Remember the nursery rhyme?
A dillar, a dollar,
A ten o'clock scholar

The wood seats and desks set on iron leg frames were wide enough to accommodate two 'kinder' or 'scholars'. Students were called 'kinder' which is German for children; in English they were called scholars. When enrollment increased, three 'lambs' of God (kinder) sat at one desk.
Those desks were used in the first school building and were used until 1954. (My mother and dad sat in those desks in the 1880's and 1890's. Our classmates, my sister, and I sat in them in the 1930's.)

School wasn't just study and work. Many German people appreciated the privilege of freedom to have fun in this new land-America. Recess was a change of pace and a time for fun. Students enjoyed playing ball, circle and running games, marbles, and jacks. On rainy day recesses they played jacks, marbles, blackboard games, and sang German folk songs and hymns in the classroom.
In spring they practiced running for the races, which would be held at the annual end-of-the-year congregational picnic. The picnic was held in the timber on the Mary Palenske farm, now the Stephen Anderson farm or on the Ringel-Diepenbrock now the Robert Diepenbrock farm. Both are west of Alma. It was a big congregational family, school, basket-dinner-fellowship event. Running races and marble games and matches were exciting events of the afternoon for the children. They were conducted by parents. The game of horseshoe was a popular event for men. Women were kept busy furnishing food for hungry youngsters and social visiting about their gardens, setting hens, ducklings, and goslings.

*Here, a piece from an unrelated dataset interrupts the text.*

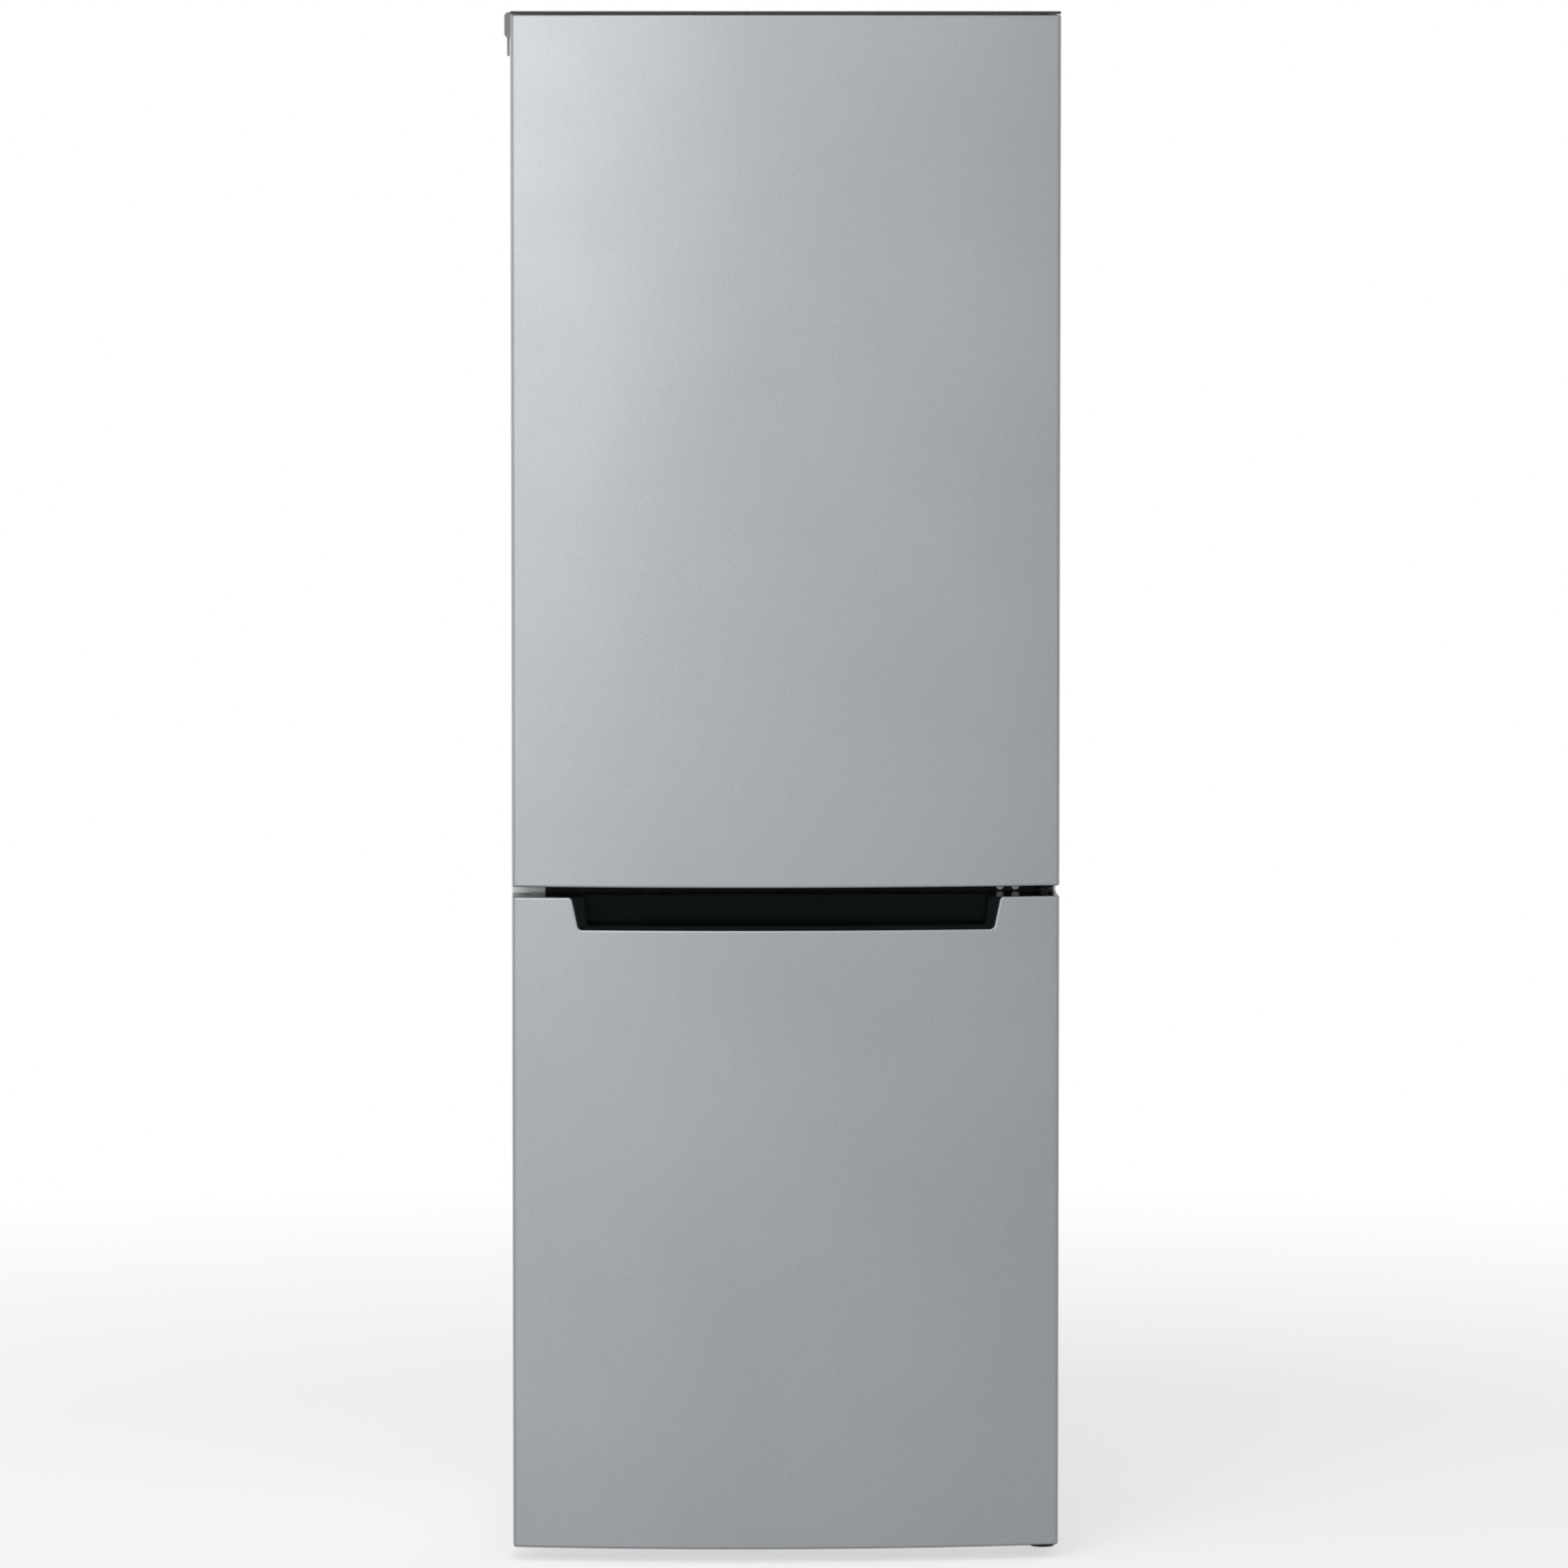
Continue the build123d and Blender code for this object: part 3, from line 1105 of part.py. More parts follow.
upper_door_z = (upper_door_bottom, upper_door_top)
lower_door_z = (lower_door_bottom, lower_door_top)
upper_plug_z = (fridge_floor + plug_end_inset, fridge_ceiling - plug_end_inset)
lower_plug_z = (freezer_floor, freezer_ceiling)
hook_front_y = plug_back_y + bin_back_gap + 2 * hook_wall
hook_y = (hook_front_y, hook_front_y + hook_length)
lug_y = (hook_y[0] + hook_wall + seat_gap, hook_y[1] - hook_wall - seat_gap)
door_bins = {
    "dairy_bin": (dairy_rim - dairy_height, dairy_rim),
    "middle_bin": middle_bin_z,
    "bottle_bin": bottle_bin_z}
hook_top_drop = 8          # top of a bin's hooks below its rim
bin_lug_tops = [high - hook_top_drop - lug_drop - seat_gap for low, high in door_bins.values()]

finish(skin_of_door(upper_door_z, False), "upper_door_skin")
finish(end_cap(upper_door_top, -1), "upper_door_top_cap")
finish(end_cap(upper_door_bottom, 1), "upper_door_bottom_cap")
finish(liner_of_door(upper_door_z, upper_plug_z, True), "upper_door_liner")
finish(foam_of_door(upper_door_z, upper_plug_z, True, False), "upper_door_foam")
finish(gasket_ring(inwards(upper_door_z, gasket_end_inset)), "upper_door_gasket")

finish(skin_of_door(lower_door_z, True), "lower_door_skin")
finish(end_cap(lower_door_bottom, 1), "lower_door_bottom_cap")
finish(liner_of_door(lower_door_z, lower_plug_z, False), "lower_door_liner")
finish(foam_of_door(lower_door_z, lower_plug_z, False, True), "lower_door_foam")
lower_gasket_z = (cabinet_bottom + lower_gasket_lift, lower_door_top - gasket_end_inset)
finish(gasket_ring(lower_gasket_z), "lower_door_gasket")

pocket_sill_z = notch_edge_z + pocket_lip
with BuildPart() as handle_body:
    door_slab(skin, handle_body_y, (handle_body_bottom, lower_door_top))
    block(both(handle_body_half), (front_apex_y, handle_body_y),
          (handle_body_bottom - 1, lower_door_top + 1), Mode.INTERSECT)

with BuildPart() as pocket_well:
    door_slab(skin + pocket_front_wall, pocket_back_y, (pocket_floor_z, pocket_sill_z + 1))
    block(both(pocket_bottom_half), (front_apex_y, pocket_back_y), (pocket_floor_z - 1, lower_door_top),
          Mode.INTERSECT)

with BuildPart() as lower_door_handle_cap:
    add(end_cap(lower_door_top, -1).part)
    add(handle_body.part)
    notch(pocket_top_half, pocket_bottom_half, (pocket_back_y, front_apex_y - 1),
          (pocket_sill_z, lower_door_top + 0.01), notch_corner, Mode.SUBTRACT)
    add(pocket_well.part, mode=Mode.SUBTRACT)
finish(lower_door_handle_cap, "lower_door_handle_cap")

# ---------------------------------------------------------------- door bins and the dairy lid
ear_height = 9
ear_half_y = 5
lid_pin_inset = 12         # lid's pin from the door side of the bin
lid_pin_lift = 3
lid_front_gap = 3
lid_side_gap = 1
lid_pin_recess = 0.5
lid_barrel_radius = 2.7
lid_lip = 3
lid_grip_half = 40
bin_corner = 12
bin_floor_corner = 5
lid_axis_y = plug_back_y + bin_back_gap + lid_pin_inset
lid_axis_z = dairy_rim + lid_pin_lift
for bin_name, (low, high) in door_bins.items():
    with BuildPart() as door_bin:
        block(both(bin_half), (plug_back_y + bin_back_gap, bin_front_y), (low, high))
        fillet(door_bin.edges().filter_by(Axis.Z).sort_by(Axis.Y)[-2:], bin_corner)
        fillet(door_bin.faces().sort_by(Axis.Z)[0].edges(), bin_floor_corner)
        offset(amount=-box_wall, openings=door_bin.faces().sort_by(Axis.Z)[-1])
        hook_top = high - hook_top_drop
        for side in (-1, 1):
            hook_x = (side * (bin_half - box_wall / 2), side * (bin_half + hook_reach))
            block(hook_x, hook_y, (hook_top - hook_height, hook_top))
            block((side * bin_half, side * (bin_half + hook_reach + 1)), inwards(hook_y, hook_wall),
                  (hook_top - hook_height - 1, hook_top - lug_drop), Mode.SUBTRACT)
            if bin_name == "dairy_bin":
                block((side * (bin_half - box_wall), side * bin_half),
                      (lid_axis_y - ear_half_y, lid_axis_y + ear_half_y), (high - 1, high + ear_height))
                round_bar((side * (bin_half - 2 * box_wall), lid_axis_y, lid_axis_z),
                          (side * (bin_half + 1), lid_axis_y, lid_axis_z),
                          lid_pin_radius + pin_clearance, Mode.SUBTRACT)
    finish(door_bin, bin_name)

lid_half = bin_half - box_wall - lid_side_gap
lid_pin_half = bin_half - lid_pin_recess
lid_front_y = bin_front_y - lid_front_gap
lid_z = (dairy_rim + seat_gap, dairy_rim + seat_gap + lid_thickness)
with BuildPart() as dairy_lid:
    block(both(lid_half), (lid_axis_y, lid_front_y), lid_z)
    fillet(dairy_lid.edges().filter_by(Axis.Z).sort_by(Axis.Y)[-2:], bin_corner)
    round_bar((-lid_half, lid_axis_y, lid_axis_z), (lid_half, lid_axis_y, lid_axis_z), lid_barrel_radius)
    round_bar((-lid_pin_half, lid_axis_y, lid_axis_z), (lid_pin_half, lid_axis_y, lid_axis_z),
              lid_pin_radius)
    block(both(lid_grip_half), (lid_front_y - 1, lid_front_y + lid_lip), (lid_z[0], lid_z[1] + lid_lip))
finish(dairy_lid, "dairy_lid")
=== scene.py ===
"""Looks of the bottom freezer refrigerator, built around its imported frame.

Metres. +Z is up, +X is right and the doors face -Y.
"""
import json
import math

import bmesh
import bpy
from mathutils import Matrix, Vector


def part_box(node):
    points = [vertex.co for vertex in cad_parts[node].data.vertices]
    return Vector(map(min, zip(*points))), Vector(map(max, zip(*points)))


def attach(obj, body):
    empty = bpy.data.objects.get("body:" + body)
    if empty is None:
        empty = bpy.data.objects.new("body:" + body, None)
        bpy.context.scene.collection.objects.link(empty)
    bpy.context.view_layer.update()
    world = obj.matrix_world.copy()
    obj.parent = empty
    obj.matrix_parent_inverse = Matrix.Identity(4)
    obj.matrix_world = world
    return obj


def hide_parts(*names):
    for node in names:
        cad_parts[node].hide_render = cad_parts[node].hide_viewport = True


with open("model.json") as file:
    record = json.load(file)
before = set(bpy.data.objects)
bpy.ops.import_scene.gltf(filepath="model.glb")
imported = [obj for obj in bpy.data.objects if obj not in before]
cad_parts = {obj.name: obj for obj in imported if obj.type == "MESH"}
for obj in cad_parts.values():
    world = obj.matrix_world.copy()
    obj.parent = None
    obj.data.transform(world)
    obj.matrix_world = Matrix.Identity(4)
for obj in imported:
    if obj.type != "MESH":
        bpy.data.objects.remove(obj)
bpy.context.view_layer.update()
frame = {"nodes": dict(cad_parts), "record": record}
nodes = frame["nodes"]
scene = bpy.context.scene

# ---------------------------------------------------------------- sizes that the frame's boxes don't give
door_bow = 0.026             # how far a door's front stands out at its middle
door_corner = 0.005          # rounding between a door's front and its sides
notch_top_half = 0.235       # half widths of the notch in the lower door's top edge
notch_bottom_half = 0.2275
notch_depth = 0.0355
notch_corner = 0.005
notch_ear = 0.005            # rounding where the notch meets the door's top edge
sheet_thickness = 0.0008
edge_round = 0.0022          # rolled edge of a door's sheet
edge_tuck = 0.0008           # how far the sheet turns in at the end of an edge
seal_width = 0.014
sharp_bevel = 0.0006
soft_bevel = 0.0012
insert_bevel = 0.0022        # on the glossy black insert of the lower door's notch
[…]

Everyone received a treat in the afternoon. Fruit flavored pop was a favorite treat. Coconut candy, gumdrop candy, and chocolate drops (chocolate covered fondant) were also favorite treats. (Christmas time was the only other time many children received candy.) In the early 1900's ice cream cones were enjoyed by everyone. In the first three decades of the 1900's the picnics were held at Liederkranz Park.